9            In Trio’s, on the other hand, the only physical damage was to the insured’s own product.  Trio’s had ordered a neon sign from Jones.  The sign did not work and Trio’s brought suit for direct damages based on the contract price and consequential damages of lost profits.  The court noted that under the policy language and case law “property damage need not be physical damage, but can be loss of use or diminished value of tangible property.”  Trio’s, 151 Wis.2d at 383, 444 N.W.2d at 445.  However, Trio’s had alleged no damage to or diminution of value of anything except the sign itself.  The court distinguished that situation from the one in Sola Basic Industries, Inc. v. United States Fidelity & Guaranty Co., 90 Wis.2d 641, 280 N.W.2d 211 (1979), where a damaged transformer, the insured’s product, rendered the plaintiff’s furnaces useless.  See Trio’s, 151 Wis.2d at 384, 444 N.W.2d at 445.  Because only the sign itself was defective and there was no damage to other property, Trio’s’ consequential economic damages were excluded from coverage.  See id. at 384-85, 444 N.W.2d at 445.

10            Here, we have a situation parallel to that in Jacob.  First, we acknowledge that American Family’s policy excludes recovery for damage to either Gillis’s product or his work.  We agree with the Fenners that the kit was not Gillis’s product.  But that fact, in and of itself, does not doom American Family’s position.  This is because we are dealing with Gillis’s work.  However, what ultimately dooms American Family’s argument is that Gillis’s work caused damage not just to the work he himself had done—the assembly of the kit—but also to the components of the kit itself which were not part of Gillis’s work.  Additionally, his negligence caused damage to others’ work on the cabin, specifically plumbing and electrical work that had to be redone.  As a result of Gillis’s walking off the job and the Fenners’ consequent need to hire a new contractor to finish the cabin, the Fenners lost the use of their homestead both as a rental property and as collateral for a favorable loan.  The loss of use and cost of refinancing were foreseeable consequences of Gillis’s negligent act.  As such, they represent “collateral damage to … other property,” which is covered under a standard CGL policy.

            By the Court.—Judgment affirmed.

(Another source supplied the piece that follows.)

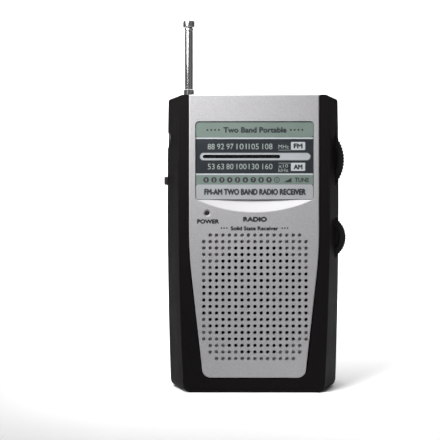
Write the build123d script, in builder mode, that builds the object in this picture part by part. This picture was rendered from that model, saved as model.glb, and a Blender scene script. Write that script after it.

Not recommended for publication in the official reports.

 

 

 


 



[1]  The Fenners dispute the standard of review.  They urge us to grant deference to the trial court’s decision to enter judgment on the verdict because the legal conclusion on coverage is so “intertwined with underlying facts.”  However, it is well established that the application of an insurance policy to a set of facts is a question of law which we decide without deference to the trial court.  See Schaefer v. General Cas. Co., 175 Wis.2d 80, 84, 498 N.W.2d 855, 856 (Ct. App. 1993).